Выбрать главу

И правда, бесстрашие есть условная добродетель, я бы сказал, добродетель имманентная, и в качестве таковой она является кардинальной для учения стоиков и эпикурейцев. Nil admirari – ничему не удивляться и ничего не бояться: для человека, убежденного, что за пределами видимого мира нет ничего, естественно стремиться только к пониманию, и столь же естественно для него гнать от себя такие чувства, как удивление, страх или надежду. В новой философии наиболее замечательным представителем такого взгляда является, конечно, Спиноза, влияние которого на Гегеля трудно преувеличить. Идея абсолютного духа целиком принадлежит Спинозе, и у него же со всей, ему одному свойственной, силой все «отдельное», индивидуальное превращено в модусы единой, изначальной субстанции. И еще с большей резкостью, чем у Гегеля, у Спинозы сказывается отвращение к мифологии не только платоновской, но и библейской – он верил в дух и только в дух. Всякого рода душевные колебания для Спинозы были только признаками слабости: он равно презирает и тех, кто поддается страху, и тех, кто обольщается надеждами. Задача для него, т. е. для философа, одна: intelligere. Соответственно этому идеал: amor Dei intellectualis; причем, по-моему, слово intellectualis мы с равным правом можем отнести и к amor и к Dei.
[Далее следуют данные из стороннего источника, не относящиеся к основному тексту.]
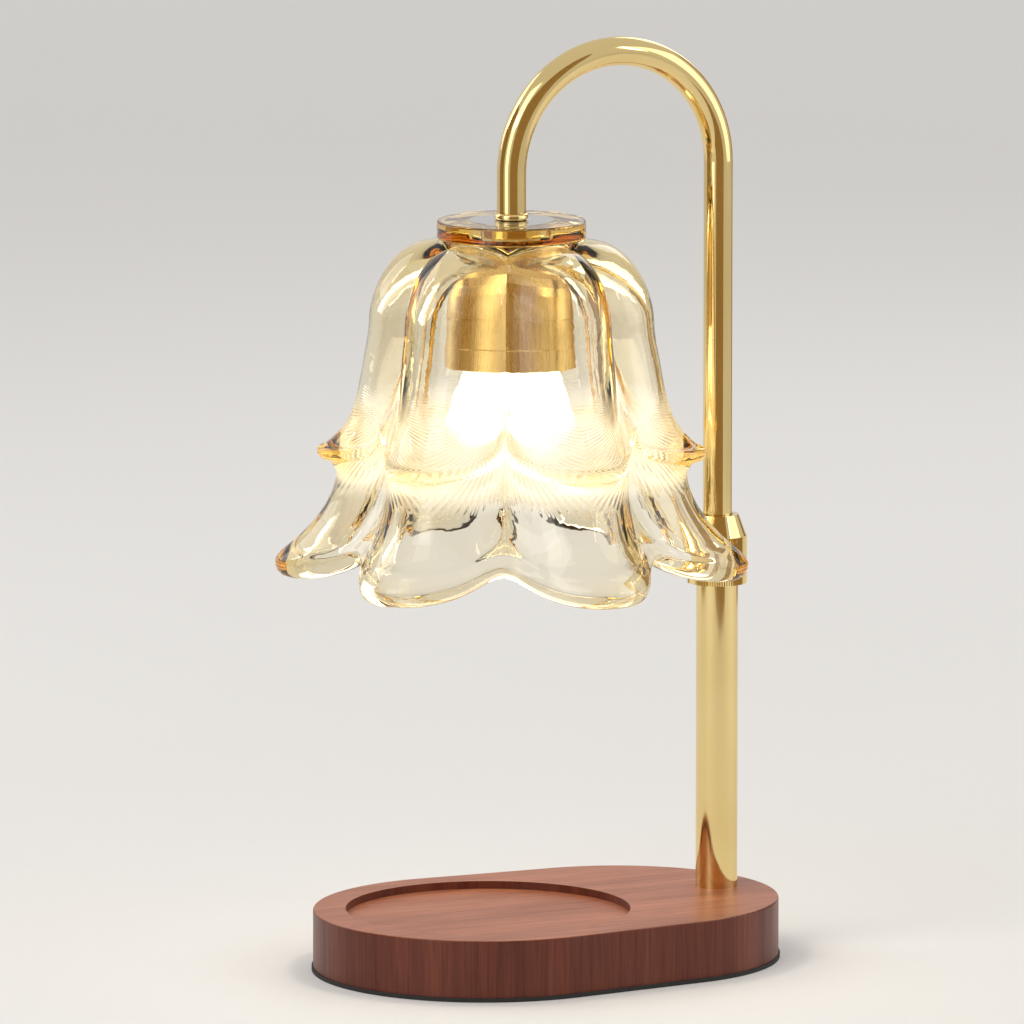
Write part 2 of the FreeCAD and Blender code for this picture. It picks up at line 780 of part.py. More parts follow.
def skin(grid):
    """A B-spline surface through a grid of points: curves down each line, then across their poles."""
    along = chord_parameters(grid)
    steps = [i / (len(grid) - 1) for i in range(len(grid))]
    down = []
    for line in grid:
        curve = Part.BSplineCurve()
        curve.interpolate(Points=line, Parameters=along)
        down.append(curve)
    knots_v, mults_v = down[0].getKnots(), down[0].getMultiplicities()
    rows = []
    across = None
    for j in range(down[0].NbPoles):
        across = Part.BSplineCurve()
        across.interpolate(Points=[curve.getPole(j + 1) for curve in down], Parameters=steps)
        rows.append(across.getPoles())
    poles = [[rows[j][i] for j in range(len(rows))] for i in range(len(rows[0]))]
    surface = Part.BSplineSurface()
    surface.buildFromPolesMultsKnots(poles, across.getMultiplicities(), mults_v, across.getKnots(), knots_v,
                                     False, False, across.Degree, down[0].Degree)
    return surface


def skin_bands(surface, knots_per_band=9):
    """The surface cut across its knots into bands, so that no face is long and winding."""
    knots = surface.getVKnots()
    cuts = knots[:-knots_per_band // 2:knots_per_band] + [knots[-1]]
    low_u, high_u = surface.bounds()[:2]
    bands = []
    for low, high in zip(cuts, cuts[1:]):
        band = surface.copy()
        band.segment(low_u, high_u, low, high)
        bands.append(band.toShape())
    return bands


def flat_ring(faces, height, circle_radius):
    """The flat face between a circle and the ring of petal edges at the same height."""
    rim = []
    for face in faces:
        for edge in face.Edges:
            span = edge.BoundBox
            if abs(span.ZMin - height) < 0.001 and abs(span.ZMax - height) < 0.001:
                rim.append(edge)
    circle = Part.Circle(Vector(0, 0, height), Vector(0, 0, 1), circle_radius).toShape()
    wires = [Part.Wire(Part.__sortEdges__(rim)), Part.Wire([circle])]
    return Part.makeFace(wires, "Part::FaceMakerBullseye")


def fitting_faces():
    """Round the flange, down the two-step counterbore and through the bore to the roof."""
    rim = flange_radius - flange_round
    bend = flange_round * math.sin(math.radians(45))
    bottom, top = flange_bottom + flange_round, flange_top_height - flange_round
    counterbore = cap_disc_radius + counterbore_clear
    plate_bore = cap_plate_radius + counterbore_clear
    plate_seat = cap_disc_top - cap_plate_seat_clear
    corners = [Vector(radius, 0, height) for radius, height in (
        (rim, flange_bottom), (flange_radius, bottom), (flange_radius, top), (rim, flange_top_height),
        (plate_bore, flange_top_height), (plate_bore, plate_seat), (counterbore, plate_seat),
        (counterbore, web_top), (glass_bore, web_top), (glass_bore, roof_height))]
    edges = [
        Part.Arc(corners[0], Vector(rim + bend, 0, bottom - bend), corners[1]).toShape(),
        Part.LineSegment(corners[1], corners[2]).toShape(),
        Part.Arc(corners[2], Vector(rim + bend, 0, top + bend), corners[3]).toShape(),
    ]
    for start, end in zip(corners[3:], corners[4:]):
        edges.append(Part.LineSegment(start, end).toShape())
    return Part.Wire(edges).revolve(Vector(0, 0, 0), Vector(0, 0, 1), 360).Faces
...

И перевести так: познавательная любовь к познавательному Богу.

Конечно – прав был Гораций, учивший в «Ars poetica», что:

Pictoribus atque poëtisQuodlibet audendi semper fuit æqua potestas.[207]

Не только поэтам и художникам, но и философам всегда представлялось право и власть всевозможных дерзаний, и я менее всего желал бы, чтоб то, что я здесь говорю о Шопенгауэре, Спинозе и Гегеле, было истолковано как стремление «обвинить» этих философов в «свободомыслии». Наоборот, я готов – если бы меня спросили – разрешить всем ищущим – будут ли они художники, поэты, богословы, философы или даже просто странники – potestas audendi в какой угодно мере: пусть дерзают. Смысл моих замечаний к тому только и сводится, чтоб оберечь право философии на дерзания, хотя бы и безмерные и опасные. Если я спорю, то только потому, что, как я все более и более в том убеждаюсь, рационалистическая философия, ведущая свое начало от эллинов, всегда имела своей тайной задачей ограничить potestas audendi. Это чисто эллинское устремление отразилось даже и на Св. Писании, 4-е Евангелие начинается словами ἐν ἀρχη̃ ἠν ὁ λόγος – в начале было слово. Как у римлян virtus, так у греков λόγος имело два значения: λόγος – значит и слово, и разум. И это тоже, конечно, не случайно. В «слове» греки уже предполагали implicite заключенный разум, в слове же они его и искали, в особенности Сократ и вышедшие из Сократа школы.

В «Федоне» Платон говорит, что самое большое несчастье, которое может приключиться человеку, это – если он станет μισόλογος’ом, т. е. ненавистником разума, и что этого нужно беречься больше всего на свете. Эта мысль проникает всю эллинскую философию и, по-видимому, чрез Филона Иудейского попала в Евангелие, а оттуда в христианскую философию. Сократ побивал своих противников в спорах всегда одним способом: он доказывал им, что в их жизни и поступках нет той внутренней связи и последовательности, которые он всегда умел находить в мыслях и словах. И он, конечно, был прав. В языке, в «слове» много больше логики, чем в жизни и душе какого хотите человека. В конце концов, только в «слове» и есть логика и выдержанная последовательность. Ни Алкивиад, ни Перикл, ни даже, нужно думать, сам Сократ, если бы можно было выявить его душевную жизнь, никогда в смысле выдержанности и последовательности не могли сравниться с разработанным до тонкостей языком эллинов, который в руках мастера был образцом послушания и связности. И причину этого нужно видеть, главным образом, в том, что язык оперирует преимущественно, если не исключительно, общими понятиями. Ведь даже собственные имена – уже общие понятия: каждое собственное имя есть отвлечение от того или иного предмета, ибо представляет его не в определенное время и в определенном месте, а всегда и везде. Цезарь есть Цезарь и младенец, и отрок, и старик, и в Риме, и в Галлии, и в бодрствовании, и во сне. Назвав человека или предмет по имени, мы уже тем самым от свойственной всей действительности, т. е. всему «особенному», сложной и не передаваемой словами загадочной случайности сразу перешли в область общего с ее простотой, прозрачностью, закономерной необходимостью и потому понятностью.